The decrease in the effective tax rate for the year was due to the impact in the prior-year of the gain on the sale of Miramax and an increase in current year earnings from foreign operations subject to tax at rates lower than the federal statutory income tax rate. The book value of Miramax included non-deductible goodwill such that the taxable gain on the sale of Miramax resulted in tax expense that exceeded the book gain and an increase in the prior-year effective tax rate. The decreases from the impacts of the Miramax gain and foreign earnings were partially offset by the impact in the prior-year related to an impairment charge. The prior-year impairment charge related to assets that had tax basis in excess of the book value resulting in a tax benefit that exceeded the pre-tax impairment charge and a decrease in the prior-year effective tax rate.

Noncontrolling Interests

Net income attributable to noncontrolling interests for the year increased $40 million to $491 million and for the quarter decreased $18 million to $146 million. The increase for the year was due to improved operating results at ESPN and Hong Kong Disneyland Resort partially offset by lower operating results at Disneyland Paris including the impact of the DLP debt charge. The decrease for the quarter was driven by the impact of the DLP debt charge.

Cash Flow

Cash provided by operations for fiscal 2012 increased 14% or $972 million to $8.0 billion as compared to fiscal 2011. The increase in cash provided by operations was due to higher segment operating results and the timing of and improved receivable collections, partially offset by higher income tax payments, the payment of interest accrued in prior years on Disneyland Paris borrowings, and higher film production spending.

Capital Expenditures and Depreciation Expense

Capital expenditures increased from $3.6 billion to $3.8 billion driven by an increase at Corporate due to investments in facilities and information technology infrastructure and an increase at Parks and Resorts driven by resort expansion and new guest offerings at Walt Disney World Resort and construction costs at Shanghai Disney Resort, partially offset by reduced expenditures at Disneyland Resort.

Non-GAAP Financial Measures

This earnings release presents earnings per share excluding the impact of certain items, net borrowings, free cash flow, and aggregate segment operating income, all of which are important financial measures for the Company but are not financial measures defined by GAAP.

These measures should be reviewed in conjunction with the relevant GAAP financial measures and are not presented as alternative measures of earnings per share, borrowings, cash flow or net income as determined in accordance with GAAP. Earnings per share excluding certain items, net borrowings, free cash flow, and aggregate segment operating income as we have calculated them may not be comparable to similarly titled measures reported by other companies.

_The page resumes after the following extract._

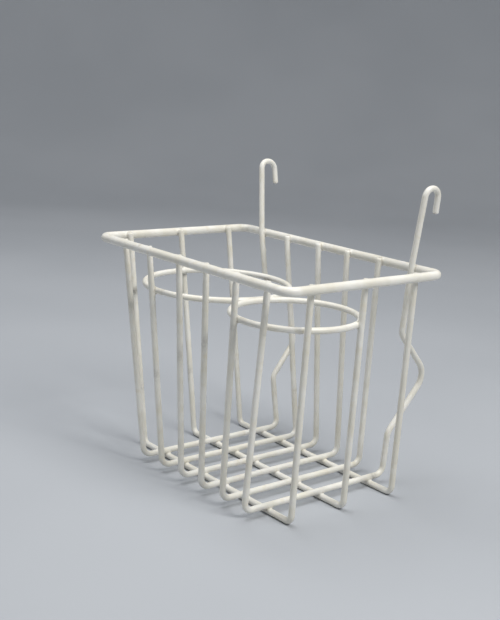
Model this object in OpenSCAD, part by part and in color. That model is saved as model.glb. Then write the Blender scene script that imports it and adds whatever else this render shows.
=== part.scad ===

Earnings per share excluding certain items -- The Company uses earnings per share excluding certain items to evaluate the performance of the Company's operations exclusive of certain items that impact the comparability of results from period to period. The Company believes that information about earnings per share exclusive of these impacts is useful to investors, particularly where the impact of the excluded items is significant in relation to reported earnings, because the measure allows for comparability between periods of the operating performance of the Company's business and allows investors to evaluate the impact of these items separately from the impact of the operations of the business.